Sa caméra jamais inquisitrice cherche les remèdes pour échapper à ce système de déshumanisation
A Toritama, on est son propre patron. Dans cet autoentreprenariat généralisé, le néolibéralisme triomphe parce qu’il est devenu une norme intégrée, une croyance à laquelle s’attacher, la promesse d’un sauvetage. Si le constat est rude, effrayant, la galerie de portraits qui en émane se veut joyeuse.
Pour échapper à cette réalité de misère, le cinéaste se place à hauteur de celles et ceux qu’il filme. Sa caméra jamais inquisitrice cherche les remèdes pour échapper à ce système de déshumanisation – belle séquence musicale où le geste au travail devient un ballet de mains voltigeuses.
Résister en réinventant le collectif
Pour les habitant·tes, le remède se trouve à quelques kilomètres, là où a lieu, chaque année, le tant attendu carnaval. A la veille de la fête, une scène surréaliste montre les familles se délester de leurs biens (télé, frigo…) pour se payer ce billet pour la mer. Au moment du départ de Léo, travailleur philosophe déjà rencontré auparavant, le cinéaste établit un contrat avec lui. En échange d’une aide financière pour son voyage, il lui donne pour mission de lui rapporter des images de l’évènement.
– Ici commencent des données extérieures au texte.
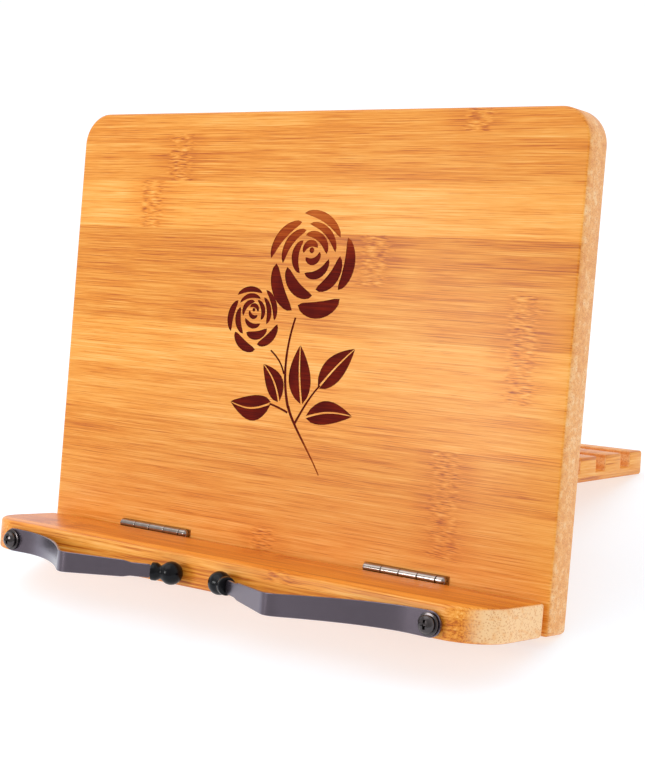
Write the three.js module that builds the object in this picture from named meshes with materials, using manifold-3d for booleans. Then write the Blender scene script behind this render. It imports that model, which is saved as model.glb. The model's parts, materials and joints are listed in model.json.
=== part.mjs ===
// Folding bamboo album stand: back board, hinged ledge with two spring clips, and a grooved
// support plate held by a prop rod. Millimetres, +Z up, front of the stand towards -Y.
//
// Pieces are modelled in the board frame: X right, Y from the board's back face towards the
// rear, Z up the board from its bottom edge. place() leans them back and sets the origin.
import * as THREE from 'three';
import { mergeVertices, toCreasedNormals } from 'three/addons/utils/BufferGeometryUtils.js';
import Module from 'manifold-3d';

const wasm = await Module();
wasm.setup();
const { Manifold, Mesh: ManifoldMesh } = wasm;

// ---------------------------------------------------------------- driving dimensions
const BOARD = { width: 280, height: 210, thick: 14, corner: 15, foot: 2.4, edge: 1.6 };
const LEDGE = { width: 278, depth: 45, thick: 14, corner: 20, heel: 2.4, edge: 1.6, gap: 2.1 };
const FRONT_HINGE = { x: 71.5, offset: -3.2, length: 37, knuckles: 4, barrel: 2.0, pin: 0.9,
  head: 4.4, leafThick: 0.6, leafDrop: 12, screwDrop: 8.2, rise: 1 };
const PLATE = { width: 190, thick: 11.4, rear: 141, tiltDeg: 3.2, front: 0.8, lip: 1.5 };
const GROOVE = { count: 5, pitch: 24, width: 9, depth: 7.3, endMargin: 16.6 };
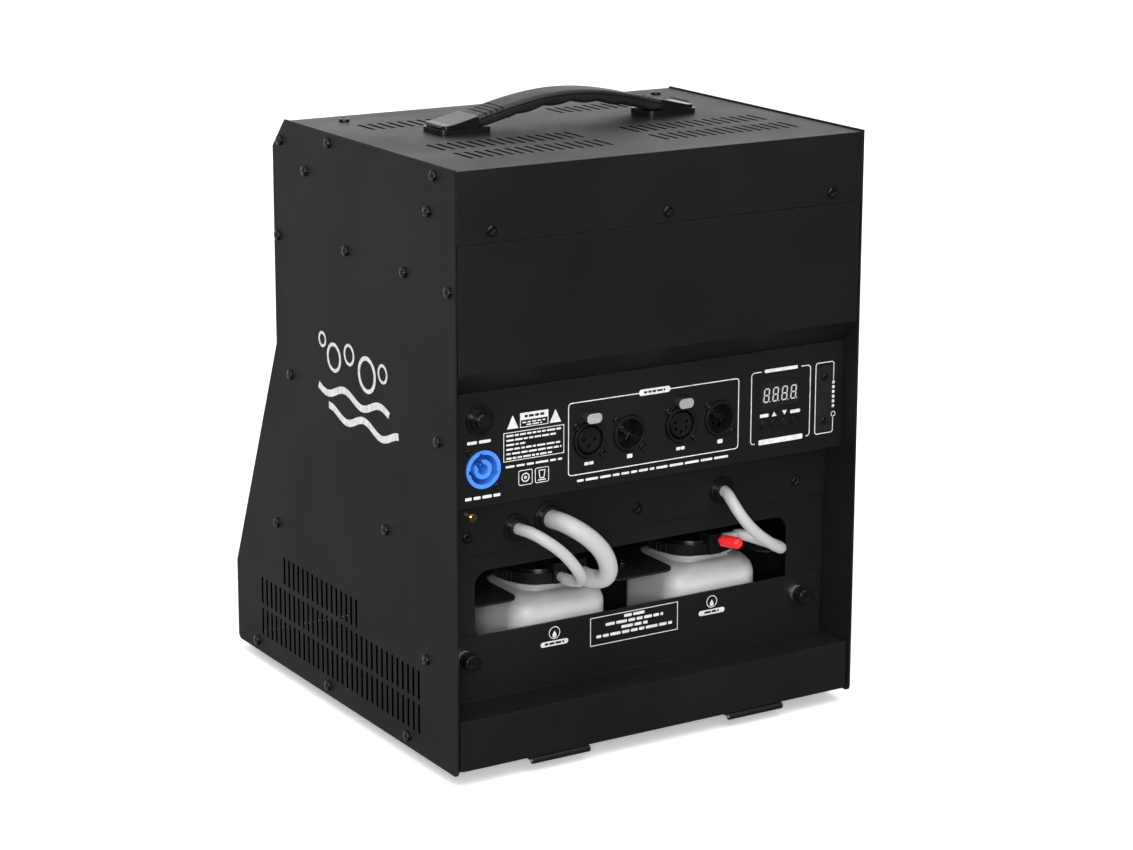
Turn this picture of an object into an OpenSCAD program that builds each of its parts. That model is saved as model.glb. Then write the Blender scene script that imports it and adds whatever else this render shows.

Equipés d’une caméra, Léo et ses proches s’improvisent metteurs en scène et glanent les fragments de ce bonheur éphémère. Il suffit parfois d’un geste, ici bouleversant de justesse, pour qu’un film s’élève vers une dimension nouvelle. En s’excluant volontairement de ces instants de joie, en redistribuant ainsi les cartes de son propre film, le cinéaste dessine la voie d’un horizon social, la possibilité, par le cinéma, de résister en réinventant le collectif.